Dünyamızda tüm canlı yaşamı mümkün kılan, diğer yıldız ve gezegenlerden ayıran, ona ayrıcalık kazandıran dünyanın atmosferidir. Yukarıdaki soruların birçoğunun cevabını da atmosfer ve yapısını kısaca anlatarak daha kolay verebiliriz. Zira iklimleri oluşumundan da atmosfer sorumludur. Dünyamızı meteor yağışından koruyan da yine atmosferdir. Dünyaya doğru hızla gelen meteor atmosferle karşılaşınca ısınır ve parçalanır. Etkisi azalır. Ancak çok büyükler yeryüzeyine ulaşabilir.

Dünya hepimizin bildiği gibi başlıca azot (yüzde 78.08) ve oksijenden (yüzde 20.95) oluşan, daha az miktarda karbon dioksit (yüzde 0.036) ve başta argon (yüzde 0.93) olmak üzere soy gazları içeren atmosfer olarak adlandırılan bir gaz kütleye sahiptir. Dünya atmosferi ana yapısını oluşturan gazlar dışında bölgelere göre değişiklik gösteren su buharı (yüzde 0- 5), hidrokarbonlar (çok az), azot oksitleri ve yer kabuğundan havaya geçen tozları, denizlerden geçen tuzları da içerir.

Atmosfer tabakası, yeryüzeyinden başlayarak 500 km, hatta bazı kaynaklara göre 3200 km kalınlığında bir tabaka olup, sıcaklık değişimi, güneş ışınları ile etkileşim özelliklerine göre birçok tabakalara ayrılarak incelenir.
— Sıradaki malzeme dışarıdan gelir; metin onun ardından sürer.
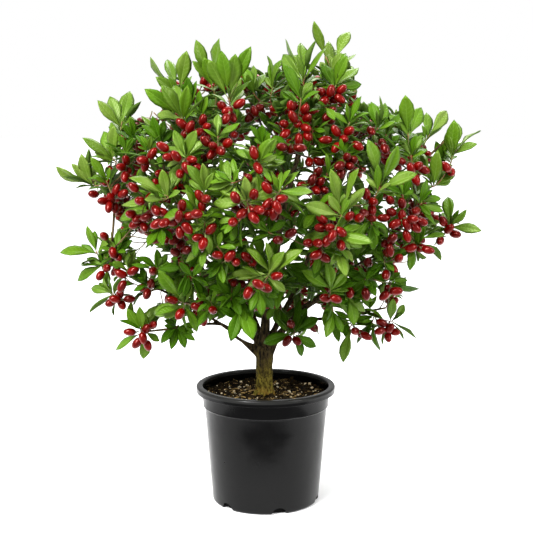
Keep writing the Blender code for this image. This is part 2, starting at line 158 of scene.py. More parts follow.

Yeryüzünden itibaren bu tabakalar troposfer (0-15 km), stratosfer (15-50km), mezosfer (50-85 km), termosfer (85-50 km) ve iyonosfer (500 km üzeri) olarak adlandırılır. Bu verilen değerler kesin olmayıp yüzde 10-15 değişiklik gösterebileceği gibi keskin bir bitiş noktası da yoktur. Kural olarak yer kabuğuna yaklaştıkça yer çekiminin de etkisi ile yoğunluğu ve basıncı artar. Deniz seviyesinde 1.0 atmosfer (76 cm cıva sütunu ya da 10,33 m su sütunun ağırlığı) olan basınç, 5000 m yükseklikteki bir dağ başında yarı değere kadar düşer. Yeryüzünden itibaren yükseldikte basıncın düşmesi doğrusal olmayıp, her bir atmosfer katmanında farklı eğim gösterir. Atmosferi oluşturan tüm gazların yüzde 75-80’i 15 km kalınlığındaki ilk tabakada, yani troposferde, yüzde 99’u ise ilk 32 km de bulunur.
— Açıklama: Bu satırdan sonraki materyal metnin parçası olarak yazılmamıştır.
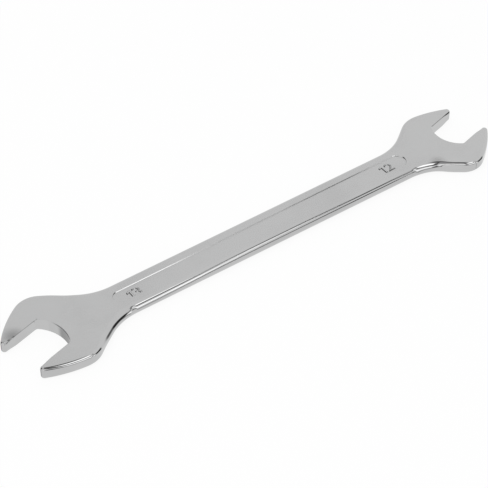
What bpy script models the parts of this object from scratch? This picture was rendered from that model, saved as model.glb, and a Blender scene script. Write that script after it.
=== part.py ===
# Double open end wrench, 13 mm by 12 mm, one drop forging with a bright plated finish.
#
# The forging is flat: two open jaws turned 15 degrees from the shank, one each way,
# joined by necks to a shank that is a little wider towards the 12 mm end.
# One outline runs round all of it, the jaws too. Its edges are rounded fully along the
# shank, less round the heads and their tips, and only a little inside the jaws.
# Both faces carry a long sunk panel.
#
# The shank runs along X, from the 13 mm head at -X to the 12 mm head at +X.
# The wrench lies flat: Z is its thickness, with the lower face at zero.
# The middle of its outline is at the origin. Lengths are in metres.

from math import atan2, ceil, cos, pi, radians, sin, sqrt

import bpy
import bmesh
from mathutils import Vector

# %% Driving sizes

# Both heads
jaw_tilt = radians(15.0)
head_centre_spacing = 0.14202
flank_radius = 0.0363
flank_lean = radians(18.35)
throat_corner_radius = 0.0011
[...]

Dünya atmosferine düşen güneş ışınları dıştan itibaren atmosferi oluşturan gazlarla etkileşimlerine göre enerjilerinin bir kısmını kaybederek yeryüzüne kadar ulaşır. Yeryüzüne ulaşan ışınlar ise denizler ve karalar tarafından absorplanır ya da kısmen yansıtılır. Güneş ışınları ile etkileşimle çevreye aktarılan enerji atmosfer boyunca sıcaklık değişimini de belirler.

Genellikle X-ışınları, UV-ışınları gibi yüksek enerjili ve düşük dalga boylu güneş ışınları atmosferin üst katmanlarında, o tabakaları oluşturan gazlarla tepkimelerle soğurulurken, görünür bölge ve kırmızı ötesi ışınlar yer kabuğuna kadar ulaşırlar. Burada tutulurken alınan enerji çevreye ısı şeklinde yayılır. Yeryüzünden yayılan bu sıcak ışınlar ve enerji troposfer tabakasındaki gazlar tarafından tutulduğundan yer kabuğuna yakın atmosfer daha sıcaktır. Yer kabuğundan yükseldikçe gaz yoğunluğu azaldığından sıcaklık da her km de 6,5 oC düşer. Bu düşüş troposfer boyunca devam eder ve -60 oC’a kadar ulaşır.

Stratosfer boyunca yükseldikçe 15-50 km arasında bu katmanda geçen olaylardaki enerji aktarımı ile sıcaklık da tekrar 0 oC’a kadar yükselir. Bunu izleyen mezosfer tabakası boyunca 50 km’den 85 km’ye kadar sıcaklık -90 oC‘a kadar düşer. Bu tabakadan sonra termosfer boyunca ise sıcaklık sürekli artışla 1200 oC kadar yükselir.

Özetle atmosfer katmanları boyunca sıcaklık önce düşer, sonra yükselir, tekrar düşer ve tekrar yükselir. Bu tamamen güneş ışınları ile atmosfer gazları arası etkileşimle belirlenir.